Rever um livro é "vê-lo com os olhos dos outros". (ohhh...) Que vão dizer? Meu Deus, já pensou o Luiz Ruffato ler isso? E o Antonio Candido? Se ele pega esta... E o conspícuo João Ubaldo, o grande romancista que eu lancei na Revista da UNE em 1963, com o antológico conto Josefina? Que vai dizer? Rever provas de livro é feito arrumar a casa, como minha mãe dizia: "Não reparem..., a casa não está arrumada ainda...". Em suma, como ser humilde e maravilhoso? Como arranjar um título que englobe minha "complexa alma"? Que seja simples, discreto, e "profundamente inteligente"? Terei sido suficientemente indecifrável para ser contemporâneo e genial como David Foster Wallace ou para evitar a farsa de gente como Murakami? E o Bolaño? Conseguirei o inexplicável sucesso, como em Detetives Selvagens? Terei lido a Review of Contemporary Fiction com afinco? Como escrever sem esperança de sentido? Tenho de caprichar bastante para ser "distópico". (Viram, como tento me atualizar?)
E aí lembrei de Nelson quando diziam que seu texto era coloquial e pobre: "Só eu sei o trabalho que me dá empobrecer meus textos" ou de João Cabral: "Não perfumar a flor..." ou do Eça-narrador querendo impressionar o Fradique Mendes: "A forma de V. Exa. é um mármore divino com estremecimentos humanos" ou Mallarmé ("La chair est triste, hélas, et j'ai lu tous les livres" ou "Definir é matar; sugerir é criar!". (Profusas citações... viram?)
Em seguida, mostrarei alguns vexames que eu tirei do original (ohh, como ele é autocrítico e sincero!): "Mede-se esta ideia pela eficiência de uma práxis" ou "Michelangelo fez Pietà arrastado pelo amor de atingir o gesto humano no mármore". Eu escrevi isto? Escreveu sim, seu idiota. Ou isto: "Tudo não passa de indignação transida de esperança, remota oscilação na escala Richter da alma". Ou ainda: "Já começou o tempo de se tecer uma nova fome de utopias". E, os espantosos: "Há algo de sodomia purificadora naquele ritual sem Deus" e "nauseados, lamentamos o estar no mundo". Pode, uma coisa dessas? Já os arranquei do texto. E o que me escapou e que meus inimigos verão com a "maligna lupa do rancor"? (Opa!...)

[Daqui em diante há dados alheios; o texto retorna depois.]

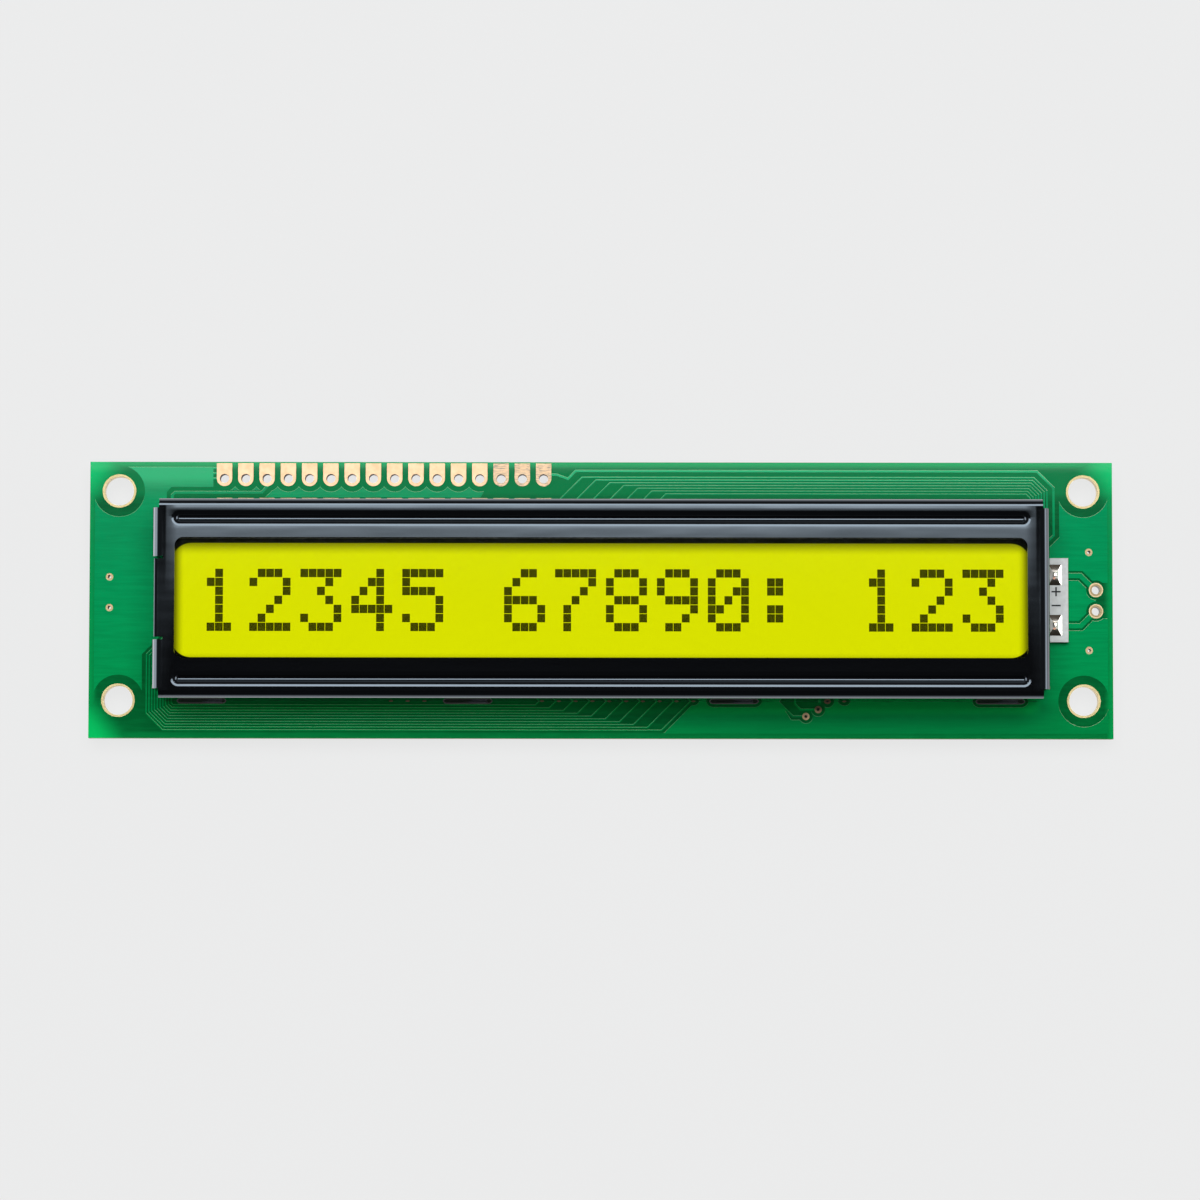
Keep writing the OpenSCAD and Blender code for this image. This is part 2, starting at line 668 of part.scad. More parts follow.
// Gold fingers that the contact strips stand on
module contact_pads() {
    finger_w = 0.9;
    finger_count = floor((strip_l - finger_w) / finger_pitch) + 1;
    color("burlywood") translate([0, bezel_shift, board_z1])
        for (side = [-1, 1], i = [0:finger_count - 1])
            translate([(i - (finger_count - 1) / 2) * finger_pitch, side * strip_y, copper_t / 2])
                cube([finger_w, strip_w, copper_t], center = true);
}

// Section of a bend and of the wall that hangs from it, from the bend's centre
module wall_section(bend_r, wall_h) {
    ring_sector(bend_r, bend_r + sheet_t, 0, 90);
    translate([bend_r, -wall_h]) square([sheet_t, wall_h]);
}

// Half of a bead's section, from its middle to its edge: a hollow that runs into a crest
function arc(centre, r, from, to) = [
    for (i = [0:bead_steps]) let (a = from + (to - from) * i / bead_steps) centre + r * [cos(a), sin(a)]
];
function bead_face(depth) = concat(
    arc([0, bead_floor_r - bead_depth], bead_floor_r + depth, 270, 270 + bead_angle),
    arc([bead_w / 2, -bead_edge_r], bead_edge_r - depth, 90 + bead_angle, 90)
);
module bead_section() {
    upper = bead_face(0);
    lower = bead_face(sheet_t);
    last = len(upper) - 1;
    polygon(concat(upper, [for (i = [last:-1:0]) lower[i]]));
}
module bead() {
    rotate([90, 0, 90]) linear_extrude(2 * bead_x, center = true) {
        bead_section();
        mirror([1, 0]) bead_section();
    }
    for (side = [-1, 1]) translate([side * bead_x, 0, 0])
        rotate([0, 0, -side * 90]) rotate_extrude(angle = 180) bead_section();
}

// The free end of a tab, twisted about its own middle to lock the bezel
module twisted_end() {
    corners = [[-1, -1], [1, -1], [1, 1], [-1, 1]];
    rings = [
        for (i = [0:twist_steps]) let (a = tab_twist * i / twist_steps, z = rear_z * (1 - i / twist_steps))
            for (c = corners) let (x = c[0] * tab_w / 2, y = c[1] * sheet_t / 2)
                [x * cos(a) - y * sin(a), x * sin(a) + y * cos(a), z]
    ];
    top = 4 * twist_steps;
    sides = [
        for (i = [0:4:top - 4]) for (j = [0:3]) let (a = i + j, b = i + (j + 1) % 4)
            for (f = [[a, b + 4, a + 4], [a, b, b + 4]]) f
    ];
    polyhedron(rings, concat([[3, 2, 1, 0]], sides, [[top, top + 1, top + 2, top + 3]]));
}
module face_shape() {
    tongue_w = flap_gap - 2 * tongue_gap;
    difference() {
        union() {
            square([2 * flat_x, 2 * flat_y], center = true);
            for (side = [-1, 1]) translate([0, side * (flat_y - corner_relief / 2)])
                square([2 * wall_x, corner_relief], center = true);
            translate([-flat_x - tongue_reach, -tongue_w / 2]) square([tongue_reach + 1, tongue_w]);
        }
        rounded_shape(window_l, window_w, window_r);
        for (side = [-1, 1]) translate([0, side * bead_y - bead_offset])
            slot_shape(2 * bead_x + bead_w, bead_w);
    }
}
module long_wall() {
    bend_z = sheet_z0 - side_bend_r;
    translate([0, flat_y, bend_z]) rotate([90, 0, 90])
        linear_extrude(2 * wall_x, center = true) wall_section(side_bend_r, bend_z - face_z);
    for (i = [0:3]) translate([(i - 1.5) * tab_pitch, wall_y, 0]) {
        translate([-tab_w / 2, -sheet_t / 2, rear_z]) cube([tab_w, sheet_t, face_z - rear_z]);
        twisted_end();
    }
}
module end_flap(from_y, to_y) {
    bend_z = sheet_z0 - end_bend_r;
    translate([flat_x, to_y, bend_z]) rotate([90, 0, 0])
        linear_extrude(to_y - from_y) wall_section(end_bend_r, bend_z - face_z);
}
module bezel() {
    notch_w = lamp_tab_w + 2 * lamp_notch_play;
    color([0.05, 0.05, 0.055]) translate([0, bezel_shift, 0]) {
        translate([0, 0, sheet_z0]) linear_extrude(sheet_t) face_shape();
        for (side = [-1, 1]) translate([0, side * bead_y - bead_offset, bezel_z1]) bead();
        long_wall();
        mirror([0, 1, 0]) long_wall();
        mirror([1, 0, 0]) {
            end_flap(flap_gap / 2, flap_y);
            end_flap(-flap_y, -flap_gap / 2);
        }
        difference() {
            end_flap(-flap_y, flap_y);
            translate([flat_x, -bezel_shift - notch_w / 2, face_z - 1])
                cube([end_bend_r + 2 * sheet_t, notch_w, lamp_notch_h + 1]);
        }
    }
}

module plate(l, w, z0, z1) {
    translate([-l / 2, bezel_shift - w / 2, z0]) cube([l, w, z1 - z0]);
}
module front_polarizer() {
    color([0.8, 0.85, 0.6, 0.5])
        plate(front_glass_l - 2 * film_margin, front_film_w, front_glass_z1, front_glass_z1 + film_t);
}
module front_glass() {
    color([0.8, 0.9, 0.85, 0.4]) plate(front_glass_l, front_glass_w, front_glass_z0, front_glass_z1);
}
module cell_seal() {
    color("gainsboro") difference() {
        plate(front_glass_l, rear_glass_w, rear_glass_z1, front_glass_z0);
        plate(front_glass_l - 2 * seal_w, rear_glass_w - 2 * seal_w, rear_glass_z1 - 1, front_glass_z0 + 1);
    }
}
module rear_glass() {
    color([0.8, 0.9, 0.85, 0.4]) plate(front_glass_l, rear_glass_w, rear_glass_z0, rear_glass_z1);
}
module rear_polarizer() {
    color("yellowgreen")
        plate(front_glass_l - 2 * film_margin, rear_glass_w - 2 * film_margin, rear_film_z0, rear_glass_z0);
}
module contact_strip(side) {
    translate([-strip_l / 2, bezel_shift + side * strip_y - strip_w / 2, face_z])
        cube([strip_l, strip_w, front_glass_z0 - face_z]);
}
module far_contact_strip() {
    color("dimgray") contact_strip(1);
}
module near_contact_strip() {
    color("dimgray") contact_strip(-1);
}

module backlight_housing() {
    color("white") difference() {
        plate(housing_l, housing_w, lamp_board_z1, rear_film_z0);
        translate([0, bezel_shift, diffuser_z0]) linear_extrude(rear_film_z0)
            rounded_shape(light_l, light_w, light_r);
        translate([0, bezel_shift, 0]) linear_extrude(rear_film_z0)
            rounded_shape(
                light_l - 2 * diffuser_ledge, light_w - 2 * diffuser_ledge, light_r - diffuser_ledge
            );
    }
}
module diffuser() {
    color("greenyellow") translate([0, bezel_shift, diffuser_z0]) linear_extrude(diffuser_t)
        rounded_shape(light_l - 2 * diffuser_play, light_w - 2 * diffuser_play, light_r - diffuser_play);
}
module backlight_board() {
    color("whitesmoke") difference() {
        union() {
            plate(housing_l, housing_w, face_z, lamp_board_z1);
            translate([housing_l / 2 - 1, -lamp_tab_w / 2, face_z])
                cube([lamp_tab_x - housing_l / 2 + 1, lamp_tab_w, lamp_board_t]);
        }
        at_each(lamp_pin_centres()) translate([0, 0, face_z - 1])
            cylinder(d = lamp_pin_d, h = lamp_board_t + 2);
    }
}
module led_dice() {
    spacing = light_l / led_count;
    color("gold") for (i = [0:led_count - 1], side = [-1, 1])
        translate([(i - (led_count - 1) / 2) * spacing, bezel_shift + side * light_w / 4, lamp_board_z1])
            translate([0, 0, led_h / 2]) cube([led_side, led_side, led_h], center = true);
}
module backlight_pins() {
    stub = 0.45;
    color("peru") at_each(lamp_pin_centres()) translate([0, 0, rear_z - solder_h + 0.1])
        cylinder(d = lamp_pin_d, h = lamp_board_z1 + stub - rear_z + solder_h - 0.1);
}

// Solder climbs a pin in a hollow curve, from a flat foot
module solder_cone(foot_r, h) {
    top_r = lamp_pin_d / 2 + 0.12;
    rise = h - 0.12;
    rotate_extrude() difference() {
        polygon([[lamp_pin_d / 2, 0], [foot_r, 0], [foot_r, 0.12], [top_r, h], [lamp_pin_d / 2, h]]);
        translate([foot_r + 0.25, h + 0.15]) circle(r = min(foot_r - top_r, rise));
    }
}
module terminal_solder() {
    color("silver") at_each(lamp_pin_centres()) {
        translate([0, 0, lamp_board_z1]) intersection() {
            solder_cone(solder_side * 0.72, solder_h);
            translate([-solder_side / 2, -solder_side / 2, 0]) cube([solder_side, solder_side, solder_h]);
        }
        translate([0, 0, board_z0]) mirror([0, 0, 1]) solder_cone(0.95, solder_h);
    }
}

module resin_cap(r, h) {
    sphere_r = (r * r + h * h) / (2 * h);
    intersection() {
        translate([0, 0, sphere_r - h]) sphere(r = sphere_r, $fn = 120);
        translate([0, 0, -h]) cylinder(r = r, h = h);
    }
}
module controller_cap() {
    color([0.07, 0.07, 0.08]) translate([controller_x, cap_y, board_z0]) resin_cap(controller_r, resin_h);
}
module driver_cap() {
    color([0.07, 0.07, 0.08]) translate([driver_x, cap_y, board_z0]) resin_cap(driver_r, resin_h);
}
module chip_bodies() {
    color([0.1, 0.1, 0.12]) at_each(chip_centres()) translate([0, 0, rear_z - chip_h / 2])
        cube([chip_l - 2 * chip_end_l, chip_w, chip_h], center = true);
}
module chip_ends() {
    color("silver") at_each(chip_centres()) for (side = [-1, 1])
        translate([side * (chip_l - chip_end_l) / 2, 0, rear_z - chip_h / 2])
            cube([chip_end_l, chip_w, chip_h], center = true);
}

circuit_board();
front_copper();
rear_copper();
header_pads();
mounting_rings();
terminal_rings();
vias();
slot_rims();
spare_pads();
contact_pads();
bezel();
front_polarizer();
front_glass();
cell_seal();
rear_glass();
rear_polarizer();
far_contact_strip();
near_contact_strip();
backlight_housing();
diffuser();
backlight_board();
led_dice();
backlight_pins();
terminal_solder();
controller_cap();
driver_cap();
chip_bodies();
chip_ends();
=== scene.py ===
import math

import bmesh
import bpy
from mathutils import Matrix, Vector


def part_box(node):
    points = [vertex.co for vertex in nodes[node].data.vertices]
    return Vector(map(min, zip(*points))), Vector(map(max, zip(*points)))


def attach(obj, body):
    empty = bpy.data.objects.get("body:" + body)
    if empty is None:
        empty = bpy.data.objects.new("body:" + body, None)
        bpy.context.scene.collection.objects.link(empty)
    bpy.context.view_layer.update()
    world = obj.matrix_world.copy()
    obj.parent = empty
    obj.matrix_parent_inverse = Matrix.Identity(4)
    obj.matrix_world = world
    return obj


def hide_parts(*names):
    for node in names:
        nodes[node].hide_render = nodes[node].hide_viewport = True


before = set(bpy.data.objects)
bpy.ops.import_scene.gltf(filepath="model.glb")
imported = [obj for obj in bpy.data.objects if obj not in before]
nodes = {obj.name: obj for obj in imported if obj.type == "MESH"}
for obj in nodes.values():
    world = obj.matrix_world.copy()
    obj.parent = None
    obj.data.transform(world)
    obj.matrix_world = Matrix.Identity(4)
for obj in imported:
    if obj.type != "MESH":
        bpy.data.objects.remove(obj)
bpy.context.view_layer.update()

MM = 0.001
scene = bpy.context.scene
scene.view_settings.view_transform = "Standard"
scene.view_settings.look = "None"

BOARD_LO, BOARD_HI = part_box("circuit_board")
_, BEZEL_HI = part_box("bezel")
SEAL_LO, SEAL_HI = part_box("cell_seal")
_, LAMP_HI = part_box("backlight_board")
PIN_LO, PIN_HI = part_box("backlight_pins")
JOINT_LO, JOINT_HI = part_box("terminal_solder")
TERMINAL_LO, TERMINAL_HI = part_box("terminal_rings")

# The bezel's middle, its two long walls, the outer edge of its far bead and its ends
BEZEL_Y = (SEAL_LO.y + SEAL_HI.y) / 2
BEZEL_HALF_W = 11.75 * MM
NEAR_WALL_Y = BEZEL_Y - BEZEL_HALF_W
FAR_WALL_Y = BEZEL_Y + BEZEL_HALF_W
BEAD_EDGE_Y = FAR_WALL_Y - 1.2 * MM
BEZEL_END = BEZEL_HI.x


# ---------------------------------------------------------------- materials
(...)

Outra coisa angustiante é rever seus próprios truques. Movemo-nos entre quatro ou cinco categorias, meia dúzia de conceitos, somos muito mais falados pelas palavras do que as falamos (oh, truísmo!...). Rever provas é se rever num espelho cruel (anúncio de cosmético?). Então o que resta de mim nisto tudo? O espaço entre as palavras? Não sei, mas publicar um livro é morrer um pouco... (Coelho Neto?), publicar um livro é padecer num paraíso (quem?), publicar um livro é fugir da morte (Nietzsche?), publicar um livro é sublimar uma sexualidade perversa (Freud?), publicar um livro é o espírito querendo se libertar da finitude (Hegel?). É o que, afinal?